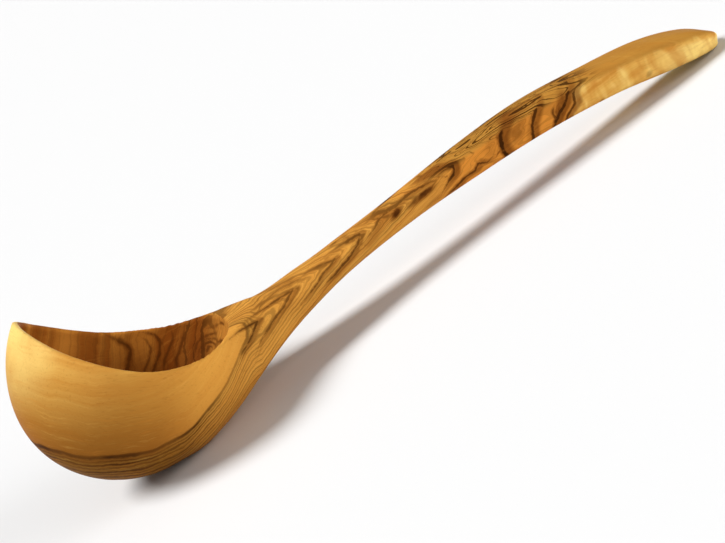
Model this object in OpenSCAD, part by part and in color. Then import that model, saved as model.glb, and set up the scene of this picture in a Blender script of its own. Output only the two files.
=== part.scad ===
// Carved wooden soup ladle, cut from a single piece of olive wood: a deep round bowl,
// a neck that flares out of the bowl's back, a slim curved shaft and a flat paddle grip.
// The four solids are regions of that one piece and meet face to face.
//
// The shape is first described with the bowl's mouth level: the bowl's ball is centred on
// the origin, the handle rises along +X and the whole ladle is symmetric about Y = 0.
// It is then turned handle down, until the bowl and the end of the grip both rest on Z = 0.
// A small flat is carved where the bowl meets the table.

/* [Bowl] */
// Radius of the bowl's outside
bowl_r = 46; // [45:0.25:47]
// Radius of the hollow
hollow_r = 42.8; // [40:0.2:43]
// How far the hollow's centre lies behind the bowl's centre
hollow_back = 3; // [1:0.5:3.5]
// How far the hollow's centre lies above the bowl's centre
hollow_up = 4; // [2:0.5:5]
// Height of the front lip above the bowl's centre
lip_h = 20.25; // [16:0.25:24]
// Height of the rim's sides above the bowl's centre
side_h = 5.6; // [4:0.2:8]
// How much flatter the front of the bowl is than a ball, as a share of its radius
front_flat = 0.042; // [0:0.002:0.05]
// Radius of the small flat under the bowl, on which the ladle lies still
foot_r = 10; // [6:1:14]

/* [Handle] */
// Width of the shaft where it is slimmest
shaft_w = 19; // [15:0.5:22]
// Width of the grip
grip_w = 26; // [22:0.5:32]
// Length of the rounded end of the grip
end_len = 17; // [12:0.5:22]
// Width of the blunt end, as a share of the grip's width
end_share = 0.3; // [0.1:0.02:0.5]
// Angle by which the blunt end leans back from its lower edge
end_lean = 20; // [0:2:30]

/* [Detail] */
// Points around the outside of each cross-section
arc_n = 48; // [32:4:52]
// Distance between cross-sections along the handle
pitch = 3.5; // [3.5:0.5:6]

/* [Hidden] */

// Where the regions meet, and the end of the grip
neck_x = 54;
shaft_x = 112;
grip_x = 190;
tip_x = 258.6;

// Back of the ball, from which the keel and the plan curve leave it. Each curve also starts
// a little before that, on the ball, so that it leaves the ball without a kink.
keel_x = 22;
plan_x = 30;
run_in = 12;
function ball(x) = sqrt(max(bowl_r ^ 2 - x ^ 2, 0));

// Where the ball's cross-section at x really stands: the front of the ball is pushed back a little
flat_power = 5;
function stand(x) = x < 0 ? x + front_flat * bowl_r * (-x / bowl_r) ^ flat_power : x;

// Upper edge of the side profile: lip, dipping rim, neck, rising shaft, level grip
top_line = [
    [-bowl_r, lip_h], [-26, side_h + 0.41 * (lip_h - side_h)], [0, side_h], [20, side_h + 1.2],
    [36, 12], [50, 20.4], [60, 28], [77, 36], [94, 47.8], [110, 59.2], [140, 81.3],
    [170, 100.5], [200, 114.5], [225, 125], [245, 129.4], [tip_x, 128.4]
];
// Lower edge of the side profile, from the ball's underside to the end of the grip
keel_line = [
    for (x = [keel_x - run_in, keel_x]) [x, -ball(x)],
    [34, -34.3], [46, -21.5], [60, 0], [76, 16], [95, 33], [120, 51.2], [150, 70.5], [180, 88.5],
    [210, 103.5], [235, 113], [tip_x, 122.6]
];
// Half the width in plan, from the ball's side to the grip
plan_line = [
    for (x = [plan_x - run_in, plan_x]) [x, ball(x)],
    [43, 27.5], [56, 23], [70, 17.5], [90, shaft_w / 2 + 2.7], [120, shaft_w / 2],
    [150, shaft_w / 2 + 0.2], [180, shaft_w / 2 + 1.3], [205, grip_w / 2 - 0.7], [225, grip_w / 2],
    [240, grip_w / 2 - 0.3], [tip_x, grip_w / 2 - 1]
];

// A smooth curve through a list of points: cubic segments with shared slopes
function slope(p, i) =
    let (a = max(i - 1, 0), b = min(i + 1, len(p) - 1)) (p[b].y - p[a].y) / (p[b].x - p[a].x);
function stretch(p, x, i = 0) = i >= len(p) - 2 || x <= p[i + 1].x ? i : stretch(p, x, i + 1);
function curve(p, x) =
    let (i = stretch(p, x), h = p[i + 1].x - p[i].x, t = (x - p[i].x) / h)
    (2 * t ^ 3 - 3 * t ^ 2 + 1) * p[i].y + (3 * t ^ 2 - 2 * t ^ 3) * p[i + 1].y
    + h * ((t ^ 3 - 2 * t ^ 2 + t) * slope(p, i) + (t ^ 3 - t ^ 2) * slope(p, i + 1));
function ease(t) = let (u = min(max(t, 0), 1)) u * u * (3 - 2 * u);

function top(x) = curve(top_line, x);
function keel(x) = x < keel_x ? -ball(x) : curve(keel_line, x);
function rounded_end(x) =
    let (k = max(x - tip_x + end_len, 0) / end_len) sqrt(max(1 - k ^ 2, end_share ^ 2));
function half_width(x) = (x < plan_x ? ball(x) : curve(plan_line, x)) * rounded_end(x);

// Cross-section of the ball, cut off level at the rim. f runs 0 to 1 round the outside.
tiny = 0.01;
function rim_angle(x) = asin(min(top(x) / max(half_width(x), tiny), 1));
function ball_arc(x, f) =
    let (c = rim_angle(x), a = c - f * (180 + 2 * c), w = half_width(x))
    [w * cos(a), sin(a) < 0 ? -keel(x) * sin(a) : w * sin(a)];
function ball_rim(x, f) = let (p = ball_arc(x, 1)) [p.x * (1 - 2 * f), p.y];

// Cross-section of the handle: a rounded oval on the neck that turns squarer in the grip.
// An oval with the power 2 is an ellipse, and a higher power makes it squarer.
oval_corner = 50;
neck_power = 2.3;
grip_power = 4.2;
square_x = 120;
square_len = 90;
function power(x) = neck_power + (grip_power - neck_power) * ease((x - square_x) / square_len);
function oval(x, a) =
    let (n = power(x), t = top(x), k = keel(x))
    [half_width(x) * sign(cos(a)) * abs(cos(a)) ^ (2 / n),
     (t + k) / 2 + (t - k) / 2 * sign(sin(a)) * abs(sin(a)) ^ (2 / n)];
function oval_arc(x, f) = oval(x, oval_corner - f * (180 + 2 * oval_corner));
function oval_top(x, f) = oval(x, 180 - oval_corner - f * (180 - 2 * oval_corner));

// One closed cross-section at x. The ball's section turns into the oval along the neck.
rim_n = 14;
hollow_facets = 96;
blend_x = 34;
blend_len = 44;
function mix(p, q, m) = (1 - m) * p + m * q;
function ring(x) =
    let (m = ease((x - blend_x) / blend_len))
    [for (i = [0 : arc_n]) concat(stand(x), mix(ball_arc(x, i / arc_n), oval_arc(x, i / arc_n), m)),
     for (i = [1 : rim_n - 1]) concat(stand(x), mix(ball_rim(x, i / rim_n), oval_top(x, i / rim_n), m))];

// Where the cross-sections stand: close together round the two ends, even in between.
// Round an end they follow a quarter circle in equal steps of this many degrees.
bowl_step = 3.5;
end_step = 10;
function even(a, b) = let (n = ceil((b - a) / pitch)) [for (i = [0 : n]) a + (b - a) * i / n];
end_x = tip_x - end_len;
bowl_xs = concat([for (a = [bowl_step : bowl_step : 90 - bowl_step]) -bowl_r * cos(a)], even(0, neck_x));
grip_xs = concat(even(grip_x, end_x), [for (a = [end_step : end_step : 90]) end_x + end_len * sin(a)]);

// Depth of the flat, and the angle at which it and the end of the grip lie on the table
// together, found by halving the span between two angles
foot_cut = bowl_r - sqrt(bowl_r ^ 2 - foot_r ^ 2);
least_turn = 20;
most_turn = 60;
halvings = 30;
function lowest(xs, turn) = min([for (x = xs) keel(x) * cos(turn) - stand(x) * sin(turn)]);
function lying(lo, hi, n) =
    let (mid = (lo + hi) / 2)
    n == 0 ? mid
    : lowest(bowl_xs, mid) + foot_cut < lowest(grip_xs, mid) ? lying(mid, hi, n - 1)
    : lying(lo, mid, n - 1);
turn = lying(least_turn, most_turn, halvings);
table_z = lowest(bowl_xs, turn) + foot_cut;
near_x = min([for (x = bowl_xs) stand(x) * cos(turn) + keel(x) * sin(turn)]);
end_top = tip_x - (top(tip_x) - keel(tip_x)) * tan(end_lean);
far_x = max([for (p = [[end_top, top(end_top)], [tip_x, keel(tip_x)]]) p.x * cos(turn) + p.y * sin(turn)]);

module lay() translate([-(near_x + far_x) / 2, 0, -table_z]) rotate([0, turn, 0]) children();

// Everything under the table
module below_table() translate([-far_x, -bowl_r, -bowl_r]) cube([2 * far_x, 2 * bowl_r, bowl_r]);

// The solid between each two neighbouring cross-sections
module skin(xs) {
    n = len(ring(xs[0]));
    for (i = [0 : len(xs) - 2])
        hull() polyhedron(
            concat(ring(xs[i]), ring(xs[i + 1])),
            [[for (k = [0 : n - 1]) k], [for (k = [0 : n - 1]) n + k]]
        );
}

module bowl() {
    color([0.80, 0.58, 0.28]) difference() {
        lay() difference() {
            skin(bowl_xs);
            translate([hollow_back, 0, hollow_up]) sphere(r = hollow_r, $fn = hollow_facets);
        }
        below_table();
    }
}

module neck() {
    color([0.72, 0.47, 0.20]) lay() skin(even(neck_x, shaft_x));
}

module shaft() {
    color([0.76, 0.51, 0.23]) lay() skin(even(shaft_x, grip_x));
}

// Everything beyond the slanted end of the grip
module beyond_end()
    translate([tip_x, 0, keel(tip_x)]) rotate([0, -end_lean, 0])
        translate([0, -grip_w, -grip_w]) cube(2 * grip_w);

module grip() {
    color([0.84, 0.63, 0.33]) lay() difference() {
        skin(grip_xs);
        beyond_end();
    }
}

bowl();
neck();
shaft();
grip();
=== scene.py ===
"""A soup ladle carved from one piece of olive wood, lying on a pale table.

The CAD regions (bowl, neck, shaft, grip) are joined into one seamless carved surface. The figure of
the wood, with painted shade and highlights, is worked out at every point of that surface and drawn by
one procedural material.

Shapes and figure are described with the bowl's mouth level: the ball of the bowl is centred on the
origin, +X runs toward the grip, +Z is up out of the mouth, and lengths are in millimetres.
"""
import math

import bpy
import numpy as np
from mathutils import Matrix, Vector, noise


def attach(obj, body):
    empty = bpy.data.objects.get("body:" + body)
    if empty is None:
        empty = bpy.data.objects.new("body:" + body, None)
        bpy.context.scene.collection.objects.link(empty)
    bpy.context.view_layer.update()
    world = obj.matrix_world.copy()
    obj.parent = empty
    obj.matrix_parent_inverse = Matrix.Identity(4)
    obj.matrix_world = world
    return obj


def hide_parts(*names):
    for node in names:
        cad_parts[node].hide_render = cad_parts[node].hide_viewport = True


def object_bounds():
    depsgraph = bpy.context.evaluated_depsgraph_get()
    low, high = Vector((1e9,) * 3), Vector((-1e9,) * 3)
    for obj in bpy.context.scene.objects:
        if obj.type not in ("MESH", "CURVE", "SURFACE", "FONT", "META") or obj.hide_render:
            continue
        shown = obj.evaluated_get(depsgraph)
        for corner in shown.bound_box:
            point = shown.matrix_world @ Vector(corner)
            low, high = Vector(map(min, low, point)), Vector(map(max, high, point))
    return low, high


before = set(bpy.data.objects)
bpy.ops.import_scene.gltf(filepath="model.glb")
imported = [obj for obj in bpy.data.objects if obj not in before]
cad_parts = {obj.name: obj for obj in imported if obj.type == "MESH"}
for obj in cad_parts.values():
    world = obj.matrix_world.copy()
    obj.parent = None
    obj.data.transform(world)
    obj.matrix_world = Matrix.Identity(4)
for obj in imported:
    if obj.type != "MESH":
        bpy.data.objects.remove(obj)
cad_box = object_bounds()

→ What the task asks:
Only lines with the string "depsgraph" belong in your answer; copy each one.

→ Answer in full:
    depsgraph = bpy.context.evaluated_depsgraph_get()
        shown = obj.evaluated_get(depsgraph)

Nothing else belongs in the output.